Raw records:
──────────
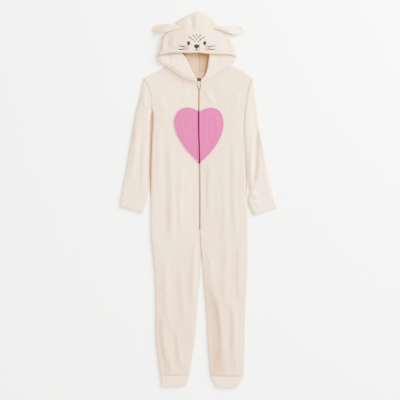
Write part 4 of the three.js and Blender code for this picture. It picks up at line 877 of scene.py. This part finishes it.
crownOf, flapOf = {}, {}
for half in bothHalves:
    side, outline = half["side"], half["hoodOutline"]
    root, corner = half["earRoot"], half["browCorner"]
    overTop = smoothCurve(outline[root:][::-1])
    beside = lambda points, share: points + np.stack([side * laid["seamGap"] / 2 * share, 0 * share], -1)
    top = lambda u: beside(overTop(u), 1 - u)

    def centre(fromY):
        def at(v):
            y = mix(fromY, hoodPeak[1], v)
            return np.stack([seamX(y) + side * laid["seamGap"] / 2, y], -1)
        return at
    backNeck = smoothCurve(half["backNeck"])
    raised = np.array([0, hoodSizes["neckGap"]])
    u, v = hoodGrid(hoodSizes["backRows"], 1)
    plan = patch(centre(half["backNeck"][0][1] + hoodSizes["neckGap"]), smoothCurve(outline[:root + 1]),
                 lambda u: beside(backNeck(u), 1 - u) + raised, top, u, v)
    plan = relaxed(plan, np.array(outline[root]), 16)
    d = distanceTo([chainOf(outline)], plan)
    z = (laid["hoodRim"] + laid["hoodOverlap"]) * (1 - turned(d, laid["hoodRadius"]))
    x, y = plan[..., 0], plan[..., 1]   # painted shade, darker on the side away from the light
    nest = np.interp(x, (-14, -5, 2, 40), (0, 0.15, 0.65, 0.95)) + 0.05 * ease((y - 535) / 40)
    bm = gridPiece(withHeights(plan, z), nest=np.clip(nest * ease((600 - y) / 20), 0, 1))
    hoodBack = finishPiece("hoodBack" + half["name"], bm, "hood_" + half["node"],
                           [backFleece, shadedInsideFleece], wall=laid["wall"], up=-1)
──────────
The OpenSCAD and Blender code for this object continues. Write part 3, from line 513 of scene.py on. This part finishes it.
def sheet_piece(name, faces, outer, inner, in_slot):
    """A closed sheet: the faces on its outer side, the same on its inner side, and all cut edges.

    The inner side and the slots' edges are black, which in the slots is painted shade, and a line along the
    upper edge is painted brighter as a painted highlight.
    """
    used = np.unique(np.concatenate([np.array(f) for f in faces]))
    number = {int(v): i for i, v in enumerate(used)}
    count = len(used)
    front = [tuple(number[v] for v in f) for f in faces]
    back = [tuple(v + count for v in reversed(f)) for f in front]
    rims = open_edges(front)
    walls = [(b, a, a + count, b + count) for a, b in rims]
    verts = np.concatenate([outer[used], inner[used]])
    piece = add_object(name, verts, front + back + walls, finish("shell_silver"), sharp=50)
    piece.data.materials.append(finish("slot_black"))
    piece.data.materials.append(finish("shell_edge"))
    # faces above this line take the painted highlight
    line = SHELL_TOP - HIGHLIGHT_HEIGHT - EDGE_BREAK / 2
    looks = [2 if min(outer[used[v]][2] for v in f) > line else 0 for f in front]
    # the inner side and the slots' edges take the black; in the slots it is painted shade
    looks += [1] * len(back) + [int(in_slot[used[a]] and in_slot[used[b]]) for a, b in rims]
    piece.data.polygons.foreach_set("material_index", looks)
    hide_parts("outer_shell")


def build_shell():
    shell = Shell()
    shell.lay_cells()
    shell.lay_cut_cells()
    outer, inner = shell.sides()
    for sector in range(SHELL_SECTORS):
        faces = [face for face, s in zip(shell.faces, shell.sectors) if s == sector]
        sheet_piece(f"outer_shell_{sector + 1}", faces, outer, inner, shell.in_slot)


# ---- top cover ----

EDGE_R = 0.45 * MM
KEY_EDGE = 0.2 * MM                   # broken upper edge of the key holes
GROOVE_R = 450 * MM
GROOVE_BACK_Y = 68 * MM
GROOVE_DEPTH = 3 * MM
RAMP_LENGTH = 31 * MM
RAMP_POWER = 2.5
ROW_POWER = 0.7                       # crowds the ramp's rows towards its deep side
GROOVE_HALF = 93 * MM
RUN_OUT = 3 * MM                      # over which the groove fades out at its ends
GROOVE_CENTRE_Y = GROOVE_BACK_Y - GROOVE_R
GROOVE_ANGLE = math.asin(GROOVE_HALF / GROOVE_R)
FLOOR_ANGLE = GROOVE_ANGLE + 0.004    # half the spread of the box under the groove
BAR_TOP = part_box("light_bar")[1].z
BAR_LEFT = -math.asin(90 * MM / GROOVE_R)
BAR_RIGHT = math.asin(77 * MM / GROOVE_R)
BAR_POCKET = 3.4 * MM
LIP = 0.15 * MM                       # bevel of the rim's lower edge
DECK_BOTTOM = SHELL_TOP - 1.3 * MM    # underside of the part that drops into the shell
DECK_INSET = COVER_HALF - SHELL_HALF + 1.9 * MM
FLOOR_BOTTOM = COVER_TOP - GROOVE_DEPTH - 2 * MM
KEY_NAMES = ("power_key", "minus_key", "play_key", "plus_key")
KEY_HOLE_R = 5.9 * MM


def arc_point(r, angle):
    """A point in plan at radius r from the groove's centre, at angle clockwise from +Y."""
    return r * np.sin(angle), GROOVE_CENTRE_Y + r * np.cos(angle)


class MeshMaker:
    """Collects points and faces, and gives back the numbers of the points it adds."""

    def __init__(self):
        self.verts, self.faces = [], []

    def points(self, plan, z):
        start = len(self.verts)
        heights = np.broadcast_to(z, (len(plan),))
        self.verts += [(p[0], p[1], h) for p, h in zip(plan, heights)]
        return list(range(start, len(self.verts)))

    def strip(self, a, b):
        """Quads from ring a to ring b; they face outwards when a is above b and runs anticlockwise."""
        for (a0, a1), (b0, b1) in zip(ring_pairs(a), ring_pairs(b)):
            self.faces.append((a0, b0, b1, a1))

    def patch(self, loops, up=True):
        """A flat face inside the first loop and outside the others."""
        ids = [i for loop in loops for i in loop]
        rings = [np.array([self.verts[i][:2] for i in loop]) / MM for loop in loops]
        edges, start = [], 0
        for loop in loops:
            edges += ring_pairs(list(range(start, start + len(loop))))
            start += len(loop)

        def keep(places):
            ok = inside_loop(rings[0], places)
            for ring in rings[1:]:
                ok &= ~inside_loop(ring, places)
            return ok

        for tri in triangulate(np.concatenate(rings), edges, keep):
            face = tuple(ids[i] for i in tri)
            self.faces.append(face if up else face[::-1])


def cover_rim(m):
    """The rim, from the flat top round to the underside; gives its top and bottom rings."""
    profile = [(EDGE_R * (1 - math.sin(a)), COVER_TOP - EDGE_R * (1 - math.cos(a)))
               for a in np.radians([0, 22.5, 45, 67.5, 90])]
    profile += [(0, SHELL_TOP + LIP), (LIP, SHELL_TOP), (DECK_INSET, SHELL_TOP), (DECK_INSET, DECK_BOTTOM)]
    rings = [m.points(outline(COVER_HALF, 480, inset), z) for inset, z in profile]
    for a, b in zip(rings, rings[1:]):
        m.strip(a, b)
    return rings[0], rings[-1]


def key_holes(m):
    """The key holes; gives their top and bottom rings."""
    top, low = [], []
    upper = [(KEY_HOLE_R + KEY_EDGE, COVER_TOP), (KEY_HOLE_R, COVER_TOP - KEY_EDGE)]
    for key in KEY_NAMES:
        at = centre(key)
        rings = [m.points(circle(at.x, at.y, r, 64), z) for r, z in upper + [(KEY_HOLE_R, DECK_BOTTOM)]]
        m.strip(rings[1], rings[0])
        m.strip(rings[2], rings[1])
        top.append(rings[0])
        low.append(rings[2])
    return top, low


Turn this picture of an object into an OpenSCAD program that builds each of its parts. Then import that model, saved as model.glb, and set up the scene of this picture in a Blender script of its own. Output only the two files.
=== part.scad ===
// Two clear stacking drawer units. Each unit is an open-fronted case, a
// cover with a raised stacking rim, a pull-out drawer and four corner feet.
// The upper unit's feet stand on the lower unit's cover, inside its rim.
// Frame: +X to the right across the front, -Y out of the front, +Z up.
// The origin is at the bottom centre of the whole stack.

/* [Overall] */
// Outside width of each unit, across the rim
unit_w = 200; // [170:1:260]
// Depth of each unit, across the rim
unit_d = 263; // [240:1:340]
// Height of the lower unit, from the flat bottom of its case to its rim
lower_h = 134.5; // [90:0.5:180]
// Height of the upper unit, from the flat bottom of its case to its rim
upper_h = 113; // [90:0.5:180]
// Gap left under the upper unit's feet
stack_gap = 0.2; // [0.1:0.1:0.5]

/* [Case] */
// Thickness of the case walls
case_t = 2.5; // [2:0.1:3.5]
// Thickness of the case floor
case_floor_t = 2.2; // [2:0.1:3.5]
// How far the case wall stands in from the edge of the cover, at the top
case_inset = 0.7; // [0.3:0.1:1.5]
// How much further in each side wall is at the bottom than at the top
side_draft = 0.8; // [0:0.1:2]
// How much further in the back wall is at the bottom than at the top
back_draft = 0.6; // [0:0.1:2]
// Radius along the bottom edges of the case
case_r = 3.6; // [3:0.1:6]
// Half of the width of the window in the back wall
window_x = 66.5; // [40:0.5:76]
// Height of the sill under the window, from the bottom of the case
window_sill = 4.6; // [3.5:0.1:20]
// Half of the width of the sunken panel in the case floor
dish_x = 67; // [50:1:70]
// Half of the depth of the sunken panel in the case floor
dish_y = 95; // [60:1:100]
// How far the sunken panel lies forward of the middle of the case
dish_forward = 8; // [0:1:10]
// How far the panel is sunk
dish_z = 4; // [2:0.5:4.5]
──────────
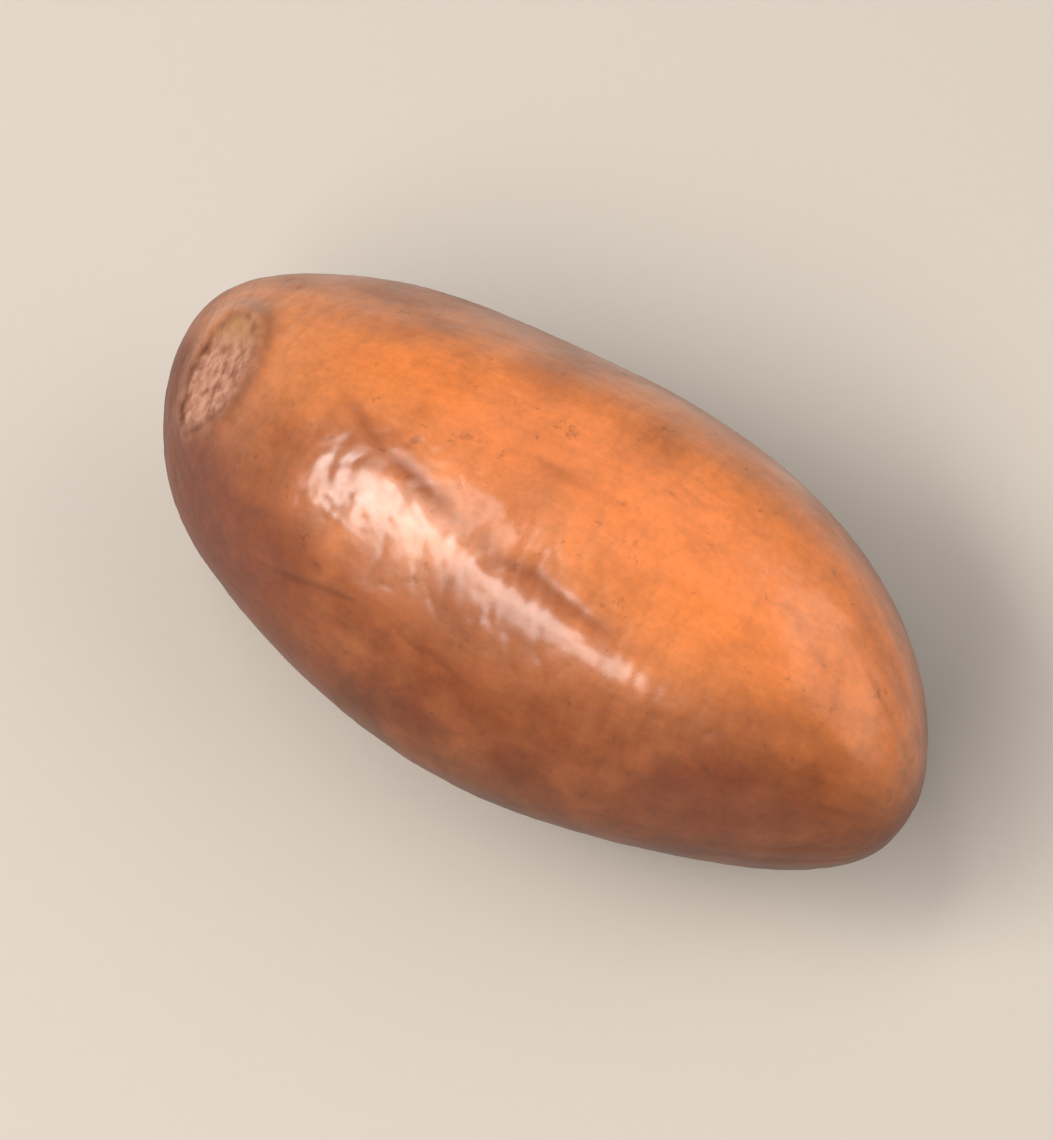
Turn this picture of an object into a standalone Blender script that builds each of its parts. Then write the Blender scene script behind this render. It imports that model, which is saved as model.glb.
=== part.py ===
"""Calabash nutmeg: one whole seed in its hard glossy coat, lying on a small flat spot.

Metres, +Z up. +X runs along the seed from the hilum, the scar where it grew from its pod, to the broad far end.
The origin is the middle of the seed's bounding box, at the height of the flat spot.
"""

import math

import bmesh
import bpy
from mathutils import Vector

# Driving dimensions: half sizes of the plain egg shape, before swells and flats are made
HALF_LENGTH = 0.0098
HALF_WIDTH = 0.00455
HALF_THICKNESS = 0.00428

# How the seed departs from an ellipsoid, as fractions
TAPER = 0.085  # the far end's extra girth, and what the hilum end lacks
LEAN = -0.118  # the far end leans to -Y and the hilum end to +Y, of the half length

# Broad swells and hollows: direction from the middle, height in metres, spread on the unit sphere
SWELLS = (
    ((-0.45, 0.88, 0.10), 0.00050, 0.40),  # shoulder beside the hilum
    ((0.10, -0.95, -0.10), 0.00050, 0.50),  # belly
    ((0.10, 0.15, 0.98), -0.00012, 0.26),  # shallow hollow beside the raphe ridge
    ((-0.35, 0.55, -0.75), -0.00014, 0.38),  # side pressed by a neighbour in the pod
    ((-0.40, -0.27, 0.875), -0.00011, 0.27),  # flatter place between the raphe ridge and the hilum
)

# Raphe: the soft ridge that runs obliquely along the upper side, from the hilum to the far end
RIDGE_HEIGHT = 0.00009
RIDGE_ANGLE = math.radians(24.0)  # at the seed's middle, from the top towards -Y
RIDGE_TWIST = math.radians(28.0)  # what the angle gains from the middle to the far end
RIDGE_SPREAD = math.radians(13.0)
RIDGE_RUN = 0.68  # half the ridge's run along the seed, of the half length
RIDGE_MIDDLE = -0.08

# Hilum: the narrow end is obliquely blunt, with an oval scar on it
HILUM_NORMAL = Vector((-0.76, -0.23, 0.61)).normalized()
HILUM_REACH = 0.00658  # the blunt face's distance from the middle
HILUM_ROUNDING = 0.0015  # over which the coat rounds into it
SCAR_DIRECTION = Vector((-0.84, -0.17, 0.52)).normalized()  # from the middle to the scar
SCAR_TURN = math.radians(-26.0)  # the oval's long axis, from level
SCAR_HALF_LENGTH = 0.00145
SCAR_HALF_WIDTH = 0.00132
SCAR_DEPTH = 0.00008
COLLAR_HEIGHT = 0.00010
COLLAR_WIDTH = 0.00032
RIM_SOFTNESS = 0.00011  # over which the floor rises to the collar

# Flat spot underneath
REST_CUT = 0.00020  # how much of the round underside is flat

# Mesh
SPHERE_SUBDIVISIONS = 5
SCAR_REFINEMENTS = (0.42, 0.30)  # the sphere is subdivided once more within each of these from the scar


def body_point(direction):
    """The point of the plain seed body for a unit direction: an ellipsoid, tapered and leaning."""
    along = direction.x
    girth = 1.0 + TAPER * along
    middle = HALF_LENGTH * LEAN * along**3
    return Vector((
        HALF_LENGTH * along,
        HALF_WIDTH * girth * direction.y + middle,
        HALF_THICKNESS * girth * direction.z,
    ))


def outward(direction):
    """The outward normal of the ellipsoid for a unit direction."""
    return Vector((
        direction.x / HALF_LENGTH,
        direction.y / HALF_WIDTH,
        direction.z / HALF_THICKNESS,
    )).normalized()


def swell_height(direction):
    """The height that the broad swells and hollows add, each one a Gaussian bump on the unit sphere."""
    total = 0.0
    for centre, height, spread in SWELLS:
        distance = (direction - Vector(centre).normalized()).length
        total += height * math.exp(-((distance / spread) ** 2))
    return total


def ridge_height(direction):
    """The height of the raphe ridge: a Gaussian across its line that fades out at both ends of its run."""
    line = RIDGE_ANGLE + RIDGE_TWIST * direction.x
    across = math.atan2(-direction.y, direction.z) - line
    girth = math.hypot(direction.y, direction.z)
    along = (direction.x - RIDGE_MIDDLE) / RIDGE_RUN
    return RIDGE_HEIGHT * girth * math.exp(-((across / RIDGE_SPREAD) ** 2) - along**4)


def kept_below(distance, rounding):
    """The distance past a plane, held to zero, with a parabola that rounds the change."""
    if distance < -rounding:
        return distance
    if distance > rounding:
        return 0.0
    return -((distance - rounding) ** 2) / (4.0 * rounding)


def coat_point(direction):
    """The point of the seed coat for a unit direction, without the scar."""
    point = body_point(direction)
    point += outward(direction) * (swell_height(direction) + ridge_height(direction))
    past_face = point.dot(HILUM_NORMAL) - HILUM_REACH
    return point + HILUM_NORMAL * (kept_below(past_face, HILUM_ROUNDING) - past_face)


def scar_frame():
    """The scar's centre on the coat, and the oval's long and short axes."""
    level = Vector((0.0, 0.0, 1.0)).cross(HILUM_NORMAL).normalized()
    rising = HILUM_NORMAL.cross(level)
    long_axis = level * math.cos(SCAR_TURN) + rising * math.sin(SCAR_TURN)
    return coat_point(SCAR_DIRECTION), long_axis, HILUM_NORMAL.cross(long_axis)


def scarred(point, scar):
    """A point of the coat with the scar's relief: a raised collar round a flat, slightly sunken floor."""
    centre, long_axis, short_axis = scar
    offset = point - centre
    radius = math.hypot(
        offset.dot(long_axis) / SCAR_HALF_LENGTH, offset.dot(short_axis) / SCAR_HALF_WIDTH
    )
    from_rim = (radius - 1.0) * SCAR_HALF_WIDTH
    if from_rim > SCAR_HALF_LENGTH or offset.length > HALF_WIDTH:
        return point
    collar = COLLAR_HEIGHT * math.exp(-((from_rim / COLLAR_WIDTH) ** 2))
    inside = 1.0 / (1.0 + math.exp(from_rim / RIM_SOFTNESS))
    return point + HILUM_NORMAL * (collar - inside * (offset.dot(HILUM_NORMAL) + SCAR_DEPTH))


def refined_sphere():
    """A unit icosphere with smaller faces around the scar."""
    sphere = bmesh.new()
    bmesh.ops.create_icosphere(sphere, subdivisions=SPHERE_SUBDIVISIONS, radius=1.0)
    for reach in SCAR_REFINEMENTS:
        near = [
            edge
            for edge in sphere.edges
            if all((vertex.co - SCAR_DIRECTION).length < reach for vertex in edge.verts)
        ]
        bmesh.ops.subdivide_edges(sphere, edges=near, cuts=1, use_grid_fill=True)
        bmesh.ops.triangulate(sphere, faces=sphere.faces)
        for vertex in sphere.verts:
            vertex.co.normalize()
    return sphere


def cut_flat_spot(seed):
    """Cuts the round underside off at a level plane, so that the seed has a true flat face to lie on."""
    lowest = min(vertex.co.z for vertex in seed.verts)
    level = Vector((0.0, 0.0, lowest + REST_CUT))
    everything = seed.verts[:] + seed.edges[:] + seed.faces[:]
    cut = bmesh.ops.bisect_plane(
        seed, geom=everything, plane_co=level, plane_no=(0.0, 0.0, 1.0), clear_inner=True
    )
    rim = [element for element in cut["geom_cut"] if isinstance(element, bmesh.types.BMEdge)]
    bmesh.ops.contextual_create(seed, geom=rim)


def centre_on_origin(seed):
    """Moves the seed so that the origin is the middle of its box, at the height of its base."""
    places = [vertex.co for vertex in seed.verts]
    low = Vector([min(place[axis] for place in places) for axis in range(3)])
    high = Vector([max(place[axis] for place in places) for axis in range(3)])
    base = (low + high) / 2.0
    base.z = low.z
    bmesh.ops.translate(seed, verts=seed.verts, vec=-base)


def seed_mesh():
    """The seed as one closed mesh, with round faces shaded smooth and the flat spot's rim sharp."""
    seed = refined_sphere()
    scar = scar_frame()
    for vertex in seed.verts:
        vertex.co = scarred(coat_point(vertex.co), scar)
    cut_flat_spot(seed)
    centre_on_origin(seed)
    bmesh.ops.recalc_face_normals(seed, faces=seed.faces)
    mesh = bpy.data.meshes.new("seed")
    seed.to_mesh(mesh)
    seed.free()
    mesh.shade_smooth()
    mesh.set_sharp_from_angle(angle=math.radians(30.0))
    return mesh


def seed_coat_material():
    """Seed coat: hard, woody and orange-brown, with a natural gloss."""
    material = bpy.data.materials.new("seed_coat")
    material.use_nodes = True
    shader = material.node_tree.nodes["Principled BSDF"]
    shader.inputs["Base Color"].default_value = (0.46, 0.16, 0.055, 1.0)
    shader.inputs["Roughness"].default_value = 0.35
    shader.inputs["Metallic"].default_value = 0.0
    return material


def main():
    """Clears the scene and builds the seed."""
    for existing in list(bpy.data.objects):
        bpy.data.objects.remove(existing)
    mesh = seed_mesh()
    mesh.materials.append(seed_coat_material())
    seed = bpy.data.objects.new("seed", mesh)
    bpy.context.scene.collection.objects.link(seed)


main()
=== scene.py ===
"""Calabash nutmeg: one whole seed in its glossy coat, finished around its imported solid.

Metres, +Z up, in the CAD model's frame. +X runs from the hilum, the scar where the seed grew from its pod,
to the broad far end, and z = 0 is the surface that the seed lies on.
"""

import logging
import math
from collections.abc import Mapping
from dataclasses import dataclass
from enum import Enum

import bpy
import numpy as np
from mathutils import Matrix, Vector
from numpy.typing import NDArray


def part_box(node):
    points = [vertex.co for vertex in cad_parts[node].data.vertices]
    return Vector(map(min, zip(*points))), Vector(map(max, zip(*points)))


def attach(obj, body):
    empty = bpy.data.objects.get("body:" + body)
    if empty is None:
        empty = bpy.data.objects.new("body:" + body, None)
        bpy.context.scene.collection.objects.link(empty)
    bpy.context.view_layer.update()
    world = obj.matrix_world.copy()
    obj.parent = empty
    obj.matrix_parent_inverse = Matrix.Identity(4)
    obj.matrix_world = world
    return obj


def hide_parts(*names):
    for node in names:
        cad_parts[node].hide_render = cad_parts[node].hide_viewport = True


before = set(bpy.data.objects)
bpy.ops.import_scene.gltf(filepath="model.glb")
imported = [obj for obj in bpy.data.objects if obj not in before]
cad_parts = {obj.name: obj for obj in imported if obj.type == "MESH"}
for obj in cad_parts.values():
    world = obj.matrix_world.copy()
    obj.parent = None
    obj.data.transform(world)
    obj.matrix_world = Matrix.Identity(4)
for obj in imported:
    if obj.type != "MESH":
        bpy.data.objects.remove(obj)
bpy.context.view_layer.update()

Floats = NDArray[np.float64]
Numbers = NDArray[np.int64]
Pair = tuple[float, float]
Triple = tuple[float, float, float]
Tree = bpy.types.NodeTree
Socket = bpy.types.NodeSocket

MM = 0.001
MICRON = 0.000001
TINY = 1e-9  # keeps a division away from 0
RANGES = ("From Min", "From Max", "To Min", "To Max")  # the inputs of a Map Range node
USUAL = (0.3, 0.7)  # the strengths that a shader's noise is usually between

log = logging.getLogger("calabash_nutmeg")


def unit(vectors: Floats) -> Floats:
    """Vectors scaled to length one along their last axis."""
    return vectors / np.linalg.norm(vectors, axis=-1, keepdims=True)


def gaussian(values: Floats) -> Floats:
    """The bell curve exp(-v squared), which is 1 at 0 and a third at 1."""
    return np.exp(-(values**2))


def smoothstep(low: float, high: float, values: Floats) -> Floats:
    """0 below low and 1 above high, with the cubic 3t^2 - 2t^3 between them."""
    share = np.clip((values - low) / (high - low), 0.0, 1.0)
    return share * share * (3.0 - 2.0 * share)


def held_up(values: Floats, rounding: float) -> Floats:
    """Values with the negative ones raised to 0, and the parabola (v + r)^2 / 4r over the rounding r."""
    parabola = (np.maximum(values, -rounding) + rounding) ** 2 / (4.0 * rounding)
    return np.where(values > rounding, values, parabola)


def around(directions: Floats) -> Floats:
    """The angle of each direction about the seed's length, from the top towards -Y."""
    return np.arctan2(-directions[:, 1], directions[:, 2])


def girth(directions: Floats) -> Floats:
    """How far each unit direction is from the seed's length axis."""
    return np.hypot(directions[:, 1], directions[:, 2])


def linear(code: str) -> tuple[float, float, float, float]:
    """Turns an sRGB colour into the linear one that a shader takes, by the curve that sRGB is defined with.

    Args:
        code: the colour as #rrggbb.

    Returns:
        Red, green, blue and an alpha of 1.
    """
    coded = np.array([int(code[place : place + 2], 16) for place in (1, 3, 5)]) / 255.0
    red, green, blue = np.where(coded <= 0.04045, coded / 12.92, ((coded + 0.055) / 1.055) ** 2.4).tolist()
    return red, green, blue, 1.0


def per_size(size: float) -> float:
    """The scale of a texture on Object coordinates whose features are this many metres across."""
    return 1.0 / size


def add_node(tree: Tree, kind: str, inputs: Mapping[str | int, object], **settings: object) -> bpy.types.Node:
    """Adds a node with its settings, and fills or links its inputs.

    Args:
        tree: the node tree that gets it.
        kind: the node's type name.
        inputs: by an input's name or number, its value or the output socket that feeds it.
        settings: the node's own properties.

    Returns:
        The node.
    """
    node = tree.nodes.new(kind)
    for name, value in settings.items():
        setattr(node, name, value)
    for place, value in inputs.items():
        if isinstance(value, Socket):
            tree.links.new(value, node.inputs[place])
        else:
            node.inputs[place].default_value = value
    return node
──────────
> WHAT YOU HAVE TO DO: Pick out the lines that contain "Blender" and copy them.

> TASK ANSWER:
Write part 4 of the three.js and Blender code for this picture. It picks up at line 877 of scene.py. This part finishes it.
The OpenSCAD and Blender code for this object continues. Write part 3, from line 513 of scene.py on. This part finishes it.
Turn this picture of an object into an OpenSCAD program that builds each of its parts. Then import that model, saved as model.glb, and set up the scene of this picture in a Blender script of its own. Output only the two files.
Turn this picture of an object into a standalone Blender script that builds each of its parts. Then write the Blender scene script behind this render. It imports that model, which is saved as model.glb.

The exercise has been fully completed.